━━━ DATASET EXCERPT ━━━
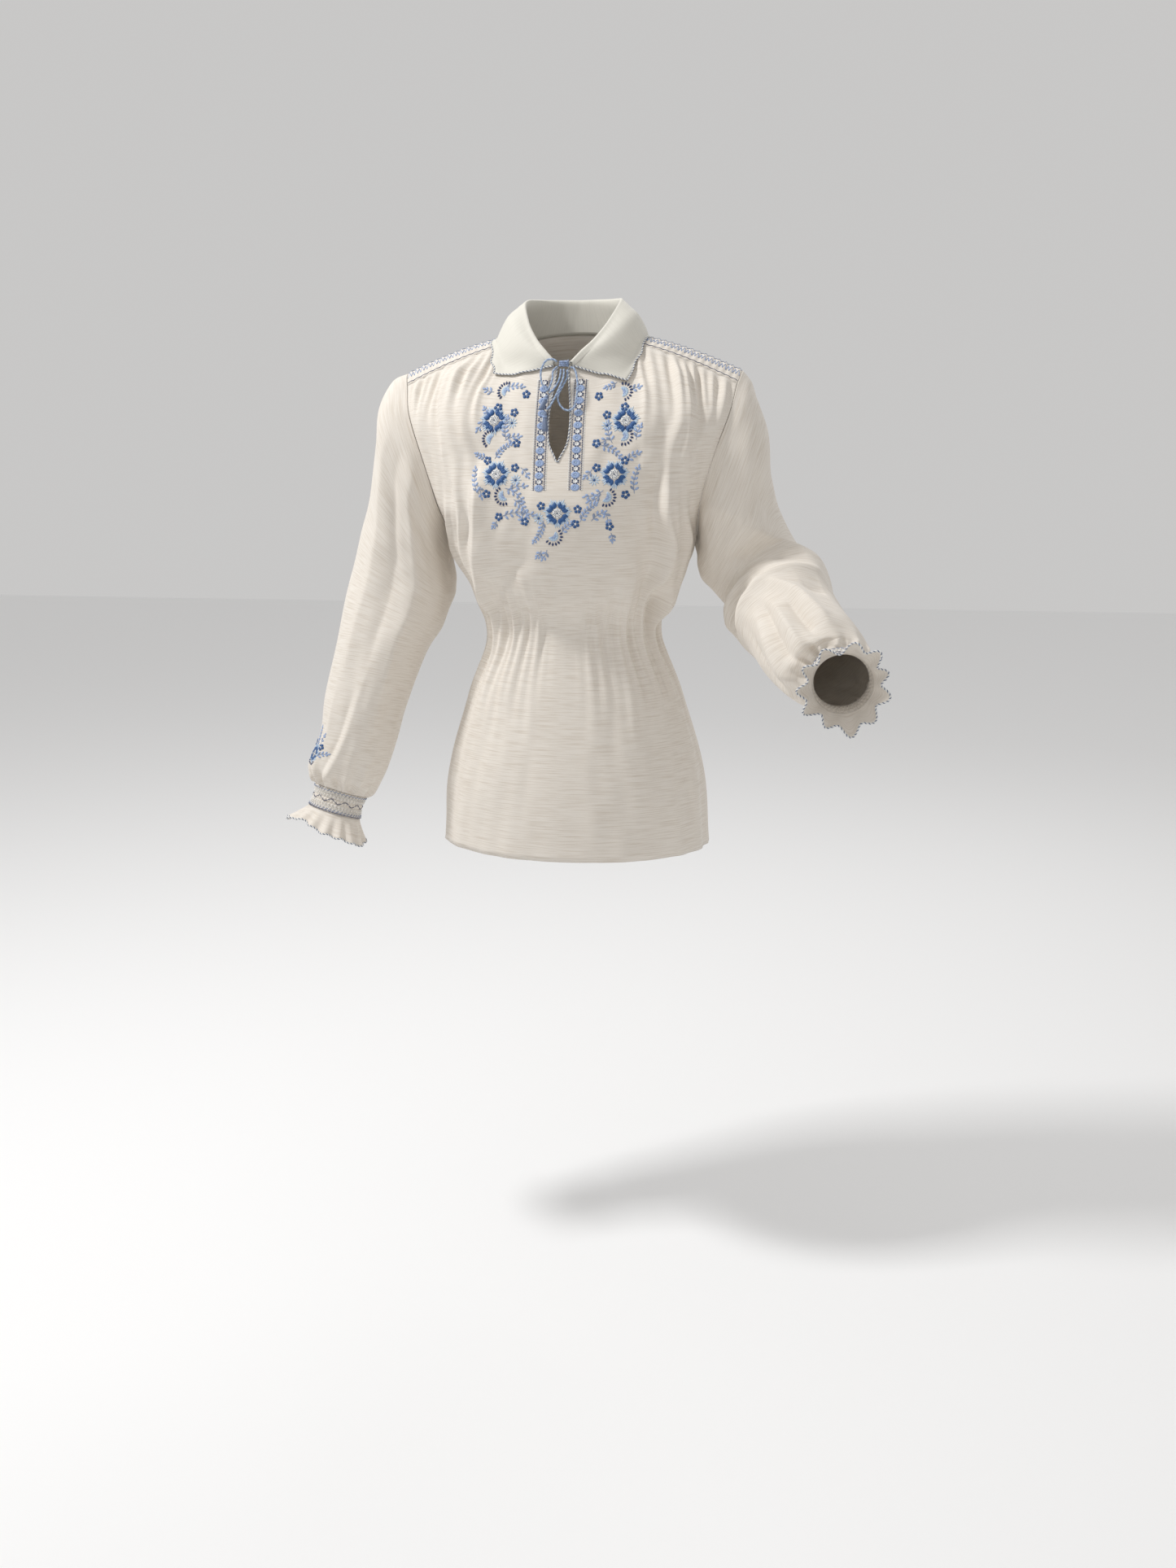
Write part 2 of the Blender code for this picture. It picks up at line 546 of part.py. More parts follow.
def make_cuff(name, table):
    """The smocked cuff: its ribs run in zigzag rows over a plain inside."""
    radius = cuff_frame(table)[4]
    angle = np.linspace(0, 2 * np.pi, 2 * CUFF_RIBS, endpoint=False)[None, :]
    share = np.linspace(0, 1, CUFF_ROWS)[:, None]
    distance = GAP + share * (CUFF_LENGTH - 2 * GAP)
    plain = radius - 0.0022 * np.sin(np.pi * share) + (CUFF_BOTTOM_RADIUS - radius) * share
    row = np.arange(CUFF_ROWS)[:, None]
    rib = CUFF_RIB_HEIGHT * (0.5 - 0.5 * np.cos(CUFF_RIBS * angle + np.pi * row))
    outer = ring_at(table, distance, plain + rib, angle)
    inner = ring_at(table, distance, plain - WALL + 0 * angle, angle)
    add_wall(name, outer, inner, smocked, closed=True)


def ruffle_shape(side_name, share, angle):
    """Distance along the wrist and radius of a ruffle, from its root (share 0) to its edge (1)."""
    waves, length, flare, height, lean = RUFFLES[side_name]
    crest = waves * angle + 0.5 * np.sin(2 * angle + 1) + 0.35 * np.sin(3 * angle)
    grow = share**1.3
    radius = CUFF_BOTTOM_RADIUS + flare * share**1.15 + height * grow * np.sin(crest)
    drop = length * share * (1 - 0.16 * np.cos(angle + lean)) + 0.35 * height * grow * np.cos(crest)
    return CUFF_LENGTH + GAP / 2 + drop, radius


def make_ruffle(name, side_name, table):
    waves = RUFFLES[side_name][0]
    angle = np.linspace(0, 2 * np.pi, 4 * waves, endpoint=False)[None, :]
    share = np.array([0, 0.5, 1.0])[:, None]
    distance, radius = ruffle_shape(side_name, share, angle)
    points = ring_at(table, distance, radius, angle + 0 * share)
    around = np.roll(points, -1, 1) - np.roll(points, 1, 1)
    along = np.gradient(points, axis=0)
    out = unit(np.cross(around, along))
    centre = cuff_frame(table)[0]
    out *= np.sign(np.sum(out * (points - centre), -1).mean())
    axis = cuff_frame(table)[1]
    out[0] = unit(out[0] - axis * np.sum(out[0] * axis, -1, keepdims=True))
    add_wall(name, points, points - out * WALL, cotton, closed=True)


def panel_places():
    """The places of the columns and levels of a panel."""
    u = np.concatenate([NECK_PLACES, SHOULDER_PLACES[1:]])
    return u, np.array(LOWER_LEVELS + UPPER_LEVELS, float)


def surface_tree(grids):
    """The outer surfaces given as grids, for what lies on them."""
    verts, faces = [], []
    for grid in grids:
        start = len(verts)
        verts.extend(Vector(p) for p in grid.reshape(-1, 3))
        faces.extend(tuple(k + start for k in face) for face in grid_faces(*grid.shape[:2]))
    return BVHTree.FromPolygons(verts, faces)


def body_grids():
    """The outer surfaces of the panels and shoulder pieces, with the slit filled."""
    u, t = panel_places()
    grids = [two_sided(-1, u, t, True)[0], two_sided(1, u, t, False)[0]]
    for side in (-1, 1):
        grids.append(yoke_surface(side, np.linspace(0, 1, 2 * YOKE_RIBS + 1), YOKE_PLACES)[0])
    return grids


def height_above(tree, point):
    """How far a point lies outside the surface, and the outward direction there."""
    spot, normal, _, _ = tree.find_nearest(Vector(point))
    spot, normal = np.array(spot), np.array(normal)
    if normal @ (spot - BODY_MIDDLE) < 0:
        normal = -normal
    return (point - spot) @ normal, normal


def lay_on(tree, grid, clearance, first_column, fine=3):
    """Moves the columns of a grid from the first one on, until its faces are clear of the surface."""
    grid = grid.copy()
    rows, columns = grid.shape[:2]
    for _ in range(4):
        push = np.zeros((rows, columns))
        for i in range(rows - 1):
            for j in range(first_column, columns - 1):
                for a in np.linspace(0, 1, fine + 1):
                    for b in np.linspace(0, 1, fine + 1):
                        top = grid[i, j] * (1 - b) + grid[i, j + 1] * b
                        low = grid[i + 1, j] * (1 - b) + grid[i + 1, j + 1] * b
                        need = clearance - height_above(tree, top * (1 - a) + low * a)[0]
                        if need > 0:
                            k, m = i + round(a), j + round(b)
                            push[k, m] = max(push[k, m], need)
        for i in range(rows):
            for j in range(first_column, columns):
                if push[i, j] > 0:
                    grid[i, j] += height_above(tree, grid[i, j])[1] * push[i, j]
    return grid


def collar_seam(side, station):
    """The neckline at a collar station, and the direction from the cloth's edge towards the neck."""
    step = 1e-3
    if station <= 0.35:
        u = NECK_SHARE * station / 0.35
        p = top_edge(1, side, np.array([u]))[0]
        below = panel_base(1, side, [u], [TOP - 0.05])[0, 0]
    elif station < 0.55:
        v = 1 - 2 * (station - 0.35) / 0.20
        p = yoke_point(side, 0.0, v)
        below = yoke_point(side, step, v)
    else:
        u = NECK_SHARE * (1 - (station - 0.55) / 0.45)
        p = top_edge(-1, side, np.array([u]))[0]
        below = panel_base(-1, side, [u], [TOP - 0.05])[0, 0]
    return p, unit(p - below)


def into_neck(side, station):
    """The direction from the cloth's outer face to its inner face along the neckline."""
    before, inward = collar_seam(side, max(station - 0.01, 0))
    after = collar_seam(side, min(station + 0.01, 1))[0]
    across = unit(np.cross(after - before, inward))
    return across * -np.sign(across @ (before - BODY_MIDDLE))


def collar_line(column, side, station):
    """A point of the roll line (column 0) or of the free edge on the right (1) or left (2)."""
    stations = sorted(COLLAR_ROWS)
    points = np.array([COLLAR_ROWS[s][column] for s in stations])
    return smooth_through(stations, points, station)[0] * np.array([side, 1, 1])


def collar_profile(side, station, places):
    """Underside of the collar at one station: up the stand, over the roll and down to the free edge."""
    seam, inward = collar_seam(side, station)
    foot = seam + inward * COLLAR_GAP
    roll = collar_line(0, side, station)
    edge = collar_line(1 if side < 0 else 2, side, station)
    roll_run = collar_line(0, side, min(station + 0.01, 1)) - collar_line(0, side, max(station - 0.01, 0))
    rise = roll - foot
    height = np.linalg.norm(rise)
    up = rise / height
    away = unit(np.cross(roll_run, up))
    away = away * np.sign(away @ (edge - roll))
    drop = min(0.004, 0.4 * height)
    out = unit(np.array([foot[0], foot[1], COLLAR_RISE]))
    lift = 0.0060 + 0.0070 * np.sin(np.pi * np.clip(station * 1.1, 0, 1))
    fold = COLLAR_FOLD * (1 - 0.1 * ease(station, 0.8, 1))
    start = roll - up * drop + away * fold
    dip = np.array([0, 0, -COLLAR_DIP[side] * ease(station, 0.6, 1.0)])
    front = ease(station, 0.75, 1.0)
    over = (foot + out * lift) * (1 - front) + (start + (edge - start) * 0.2) * front
    knots = [
        foot,
        foot + rise * 0.5,
        roll - up * drop * 0.8,
        roll + away * fold * 0.5 + up * 0.0006,
        start,
        (start + over) / 2 + away * lift * 0.35 * (1 - front),
        over + (edge - foot) * 0.25 + dip * 0.7,
        foot + (edge - foot) * 0.68 + out * lift * 0.6 + dip,
        edge,
    ]
    return smooth_through(range(len(knots)), knots, places, held=True)


COLLAR_STATIONS = np.concatenate(
    [
        0.35 * np.linspace(0, 1, 8),
        0.35 + 0.20 * np.linspace(0.25, 1, 4),
        0.55 + 0.45 * np.linspace(1 / 7, 1, 7),
    ]
)
COLLAR_PLACES = np.arange(9.0)


def make_collar(tree):
    """The folded collar: both sides in one, doubled cloth. Returns its outer points."""
    half = {}
    for side in (-1, 1):
        half[side] = np.array([collar_profile(side, s, COLLAR_PLACES) for s in COLLAR_STATIONS])
    under = np.concatenate([half[-1][::-1], half[1][1:]], 0)
    under = lay_on(tree, under, COLLAR_CLEARANCE, 5)
    out = unit(np.cross(np.gradient(under, axis=1), np.gradient(under, axis=0)))
    towards = np.sign(np.sum(out[:, 0] * -under[:, 0], -1).mean())
    out = out * towards
    sides = np.array([-1] * (len(COLLAR_STATIONS) - 1) + [1] * len(COLLAR_STATIONS))
    stations = np.concatenate([COLLAR_STATIONS[::-1], COLLAR_STATIONS[1:]])
    for k in range(len(stations)):
        out[k, 0] = into_neck(sides[k], stations[k])
    outer = under + out * COLLAR_WALL
    add_wall("collar", outer, under, collar_white)
    return outer


def first_cloth_y(tree, x, z, reach=0.003):
    """The foremost y of the cloth near a place seen from the front."""
    found = []
    for dx, dz in ((0, 0), (reach, 0), (-reach, 0), (0, reach), (0, -reach)):
        spot = tree.ray_cast(Vector((x + dx, -0.5, z + dz)), Vector((0, 1, 0)))[0]
        if spot is not None:
            found.append(spot.y)
    return min(found)


def in_front(tree, route, distance, count):
    """A smooth path along a route seen from the front, at a distance in front of the cloth."""
    at = np.linspace(0, len(route) - 1, count)
    flat = smooth_through(range(len(route)), route, at)
    y = np.array([first_cloth_y(tree, x, z) for x, z in flat])
    foremost = np.lib.stride_tricks.sliding_window_view(np.pad(y, 2, "edge"), 5).min(1)
    y = np.convolve(np.pad(foremost, 2, "edge"), np.full(5, 0.2), "valid")
    return np.stack([flat[:, 0], y - distance, flat[:, 1]], -1)


def make_cord(name, points):
    curve = bpy.data.curves.new(name, "CURVE")
    curve.dimensions = "3D"
    curve.bevel_depth = CORD_RADIUS
    curve.bevel_resolution = 2
    curve.use_fill_caps = True
    spline = curve.splines.new("POLY")
    spline.points.add(len(points) - 1)
    for point, place in zip(spline.points, points):
        point.co = (*place, 1)
    curve.materials.append(tie_blue)
    obj = bpy.data.objects.new(name, curve)
    bpy.context.scene.collection.objects.link(obj)
    obj.parent = HANG


def make_knot(y):
    bm = bmesh.new()
    bmesh.ops.create_uvsphere(bm, u_segments=12, v_segments=8, radius=1)
    for vert in bm.verts:
        vert.co = Vector(a * b for a, b in zip(vert.co, KNOT_HALF_SIZE)) + Vector((KNOT[0], y, KNOT[1]))
    add_object("tie_knot", bm, tie_blue)


def make_tassel(name, top, size, lean):
    """A bound head with a skirt of strands that are fused into one ridged body."""
    columns = 2 * TASSEL_RIDGES
    angle = np.linspace(0, 2 * np.pi, columns, endpoint=False)
    ridge = np.where(np.arange(columns) % 2, 0.82, 1.0)
    bm = bmesh.new()
    rings = []
    for drop, radius in TASSEL_PROFILE:
        grown = radius * (ridge if drop > 0.007 else 1 + 0 * ridge)
        drop = drop * size
        x = top[0] + lean * drop + grown * np.cos(angle)
        y = top[1] - TASSEL_SLOPE * drop + grown * np.sin(angle)
        rings.append([bm.verts.new((x[k], y[k], top[2] - drop)) for k in range(columns)])
    for low, high in zip(rings, rings[1:]):
        for k in range(columns):
            m = (k + 1) % columns
            bm.faces.new((low[k], low[m], high[m], high[k]))
    bm.faces.new(rings[0])
    bm.faces.new(rings[-1][::-1])
    add_object(name, bm, tie_blue)


def make_tie(tree):
    """The bow at the neck: knot, two loops, and two ends with a tassel each."""
    knot_y = first_cloth_y(tree, *KNOT, reach=0.0055) - KNOT_HALF_SIZE[1] - GAP
    make_knot(knot_y)
    for name, (distance, count, route) in TIE_ROUTES.items():
        points = in_front(tree, route, distance, count)
        blend = ease(np.linalg.norm(points[:, [0, 2]] - np.array(KNOT), axis=1), 0.014, 0.006)
        points[:, 1] += (np.minimum(knot_y, points[:, 1]) - points[:, 1]) * blend
        make_cord(name, points)
        if name in TASSELS:
            tassel, size, lean = TASSELS[name]
            make_tassel(tassel, points[-1] + np.array(TASSEL_STEP), size, lean)


HANG = bpy.data.objects.new("hang", None)
for old in list(bpy.data.objects):
    if old != HANG:
        bpy.data.objects.remove(old)
bpy.context.scene.collection.objects.link(HANG)

cotton = make_material("cotton", COTTON, 0.85)
smocked = make_material("smocked_cotton", COTTON, 0.85)
collar_white = make_material("collar_cotton", COLLAR_WHITE, 0.75)
tie_blue = make_material("tie_thread", TIE_BLUE, 0.6)

make_front()
make_back()
make_yoke("shoulder_smocking_right", -1)
make_yoke("shoulder_smocking_left", 1)
for side_name, side, table, rings in (
    ("right", -1, RIGHT_SLEEVE, RIGHT_RINGS),
    ("left", 1, LEFT_SLEEVE, LEFT_RINGS),
):
    make_sleeve("sleeve_" + side_name, side, table, np.array(rings, float))
    make_cuff("cuff_" + side_name, table)
    make_ruffle("ruffle_" + side_name, side_name, table)
body = body_grids()
collar = make_collar(surface_tree(body))
make_tie(surface_tree(body + [collar]))
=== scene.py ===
"""Looks of the peasant blouse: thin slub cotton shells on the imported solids, smocking, embroidery and tie."""

import math

import bpy
import numpy as np
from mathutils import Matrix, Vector
from mathutils.bvhtree import BVHTree


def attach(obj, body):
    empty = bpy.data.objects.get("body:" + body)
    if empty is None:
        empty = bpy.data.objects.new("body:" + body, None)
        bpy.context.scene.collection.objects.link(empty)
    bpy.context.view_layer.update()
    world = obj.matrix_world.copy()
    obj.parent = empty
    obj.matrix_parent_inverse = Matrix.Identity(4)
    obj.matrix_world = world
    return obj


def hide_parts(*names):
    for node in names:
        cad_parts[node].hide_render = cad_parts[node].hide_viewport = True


# Cloth and seams
COLLAR_WALL = 0.0018
GAP = 0.0003
ARMHOLE_GAP = 0.0005

# Body: one row for each level, from the hem up to the upper chest. The front and back lie at front_y
# and back_y in the middle and at their edge_y at the side seam or armhole. Half a panel turns through
# the angle wrap, in degrees.
BODY_COLUMNS = (
    "z", "edge_z", "middle_x", "edge_x", "front_y", "front_edge_y", "back_y", "back_edge_y", "wrap",
)
BODY_ROWS = {
    "hem": (-0.600, -0.600, 0.003, 0.168, -0.124, -0.004, 0.122, -0.004, 90),
    "hip": (-0.510, -0.510, 0.003, 0.160, -0.119, -0.004, 0.117, -0.004, 90),
    "high_hip": (-0.415, -0.415, 0.003, 0.133, -0.105, -0.004, 0.098, -0.004, 90),
    "waist": (-0.333, -0.333, 0.003, 0.1015, -0.092, -0.004, 0.076, -0.004, 90),
    "midriff": (-0.285, -0.285, 0.003, 0.1195, -0.110, -0.004, 0.093, -0.004, 90),
    "underarm": (-0.233, -0.233, 0.000, 0.1465, -0.124, -0.004, 0.102, -0.004, 90),
    "bust": (-0.188, -0.182, 0.000, 0.1560, -0.127, -0.053, 0.104, 0.047, 72),
    "chest": (-0.1365, -0.132, 0.000, 0.1700, -0.115, -0.060, 0.101, 0.056, 60),
    "upper": (-0.082, -0.083, 0.000, 0.1870, -0.095, -0.049, 0.090, 0.050, 54),
}
LEVELS = list(BODY_ROWS)
WAIST = LEVELS.index("waist")
SLIT_END = LEVELS.index("chest")
TOP = len(LEVELS)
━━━
SET PROBLEM.
Word for word, quote the lines of the material from the first line through the line with "return CUFF_LENGTH +", both ends included.

COMPLETE OUTPUT.
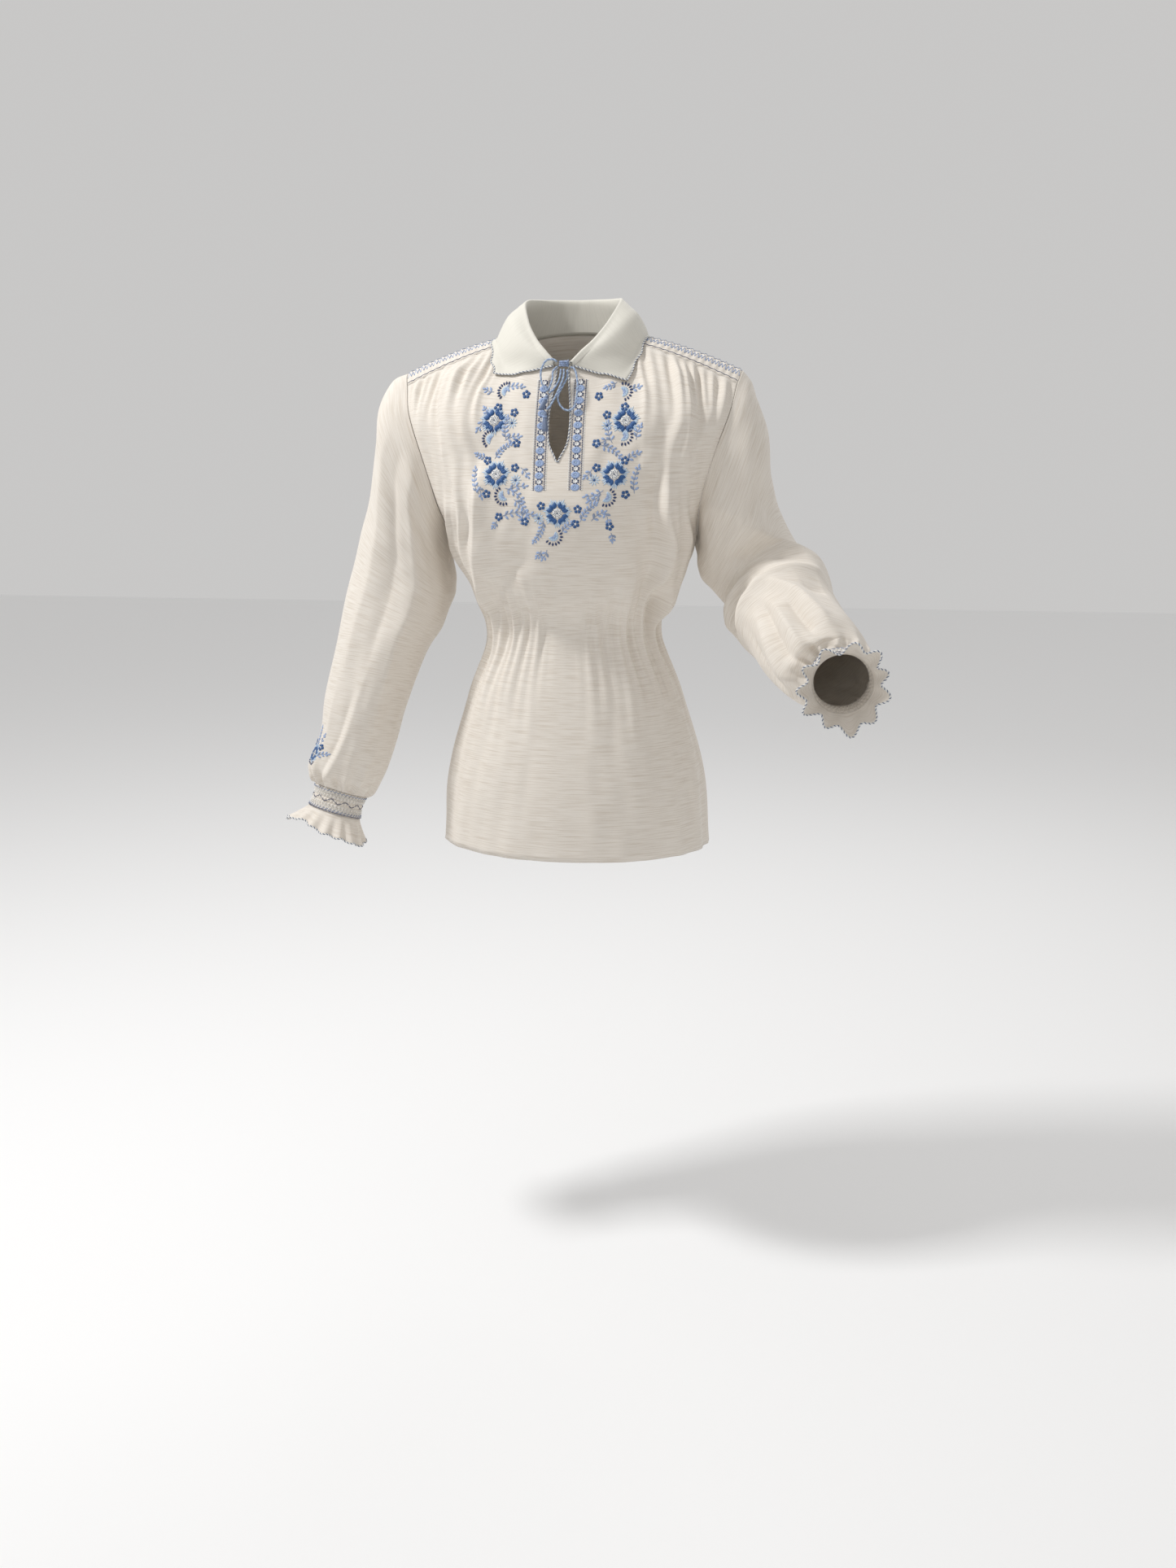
Write part 2 of the Blender code for this picture. It picks up at line 546 of part.py. More parts follow.
def make_cuff(name, table):
    """The smocked cuff: its ribs run in zigzag rows over a plain inside."""
    radius = cuff_frame(table)[4]
    angle = np.linspace(0, 2 * np.pi, 2 * CUFF_RIBS, endpoint=False)[None, :]
    share = np.linspace(0, 1, CUFF_ROWS)[:, None]
    distance = GAP + share * (CUFF_LENGTH - 2 * GAP)
    plain = radius - 0.0022 * np.sin(np.pi * share) + (CUFF_BOTTOM_RADIUS - radius) * share
    row = np.arange(CUFF_ROWS)[:, None]
    rib = CUFF_RIB_HEIGHT * (0.5 - 0.5 * np.cos(CUFF_RIBS * angle + np.pi * row))
    outer = ring_at(table, distance, plain + rib, angle)
    inner = ring_at(table, distance, plain - WALL + 0 * angle, angle)
    add_wall(name, outer, inner, smocked, closed=True)


def ruffle_shape(side_name, share, angle):
    """Distance along the wrist and radius of a ruffle, from its root (share 0) to its edge (1)."""
    waves, length, flare, height, lean = RUFFLES[side_name]
    crest = waves * angle + 0.5 * np.sin(2 * angle + 1) + 0.35 * np.sin(3 * angle)
    grow = share**1.3
    radius = CUFF_BOTTOM_RADIUS + flare * share**1.15 + height * grow * np.sin(crest)
    drop = length * share * (1 - 0.16 * np.cos(angle + lean)) + 0.35 * height * grow * np.cos(crest)
    return CUFF_LENGTH + GAP / 2 + drop, radius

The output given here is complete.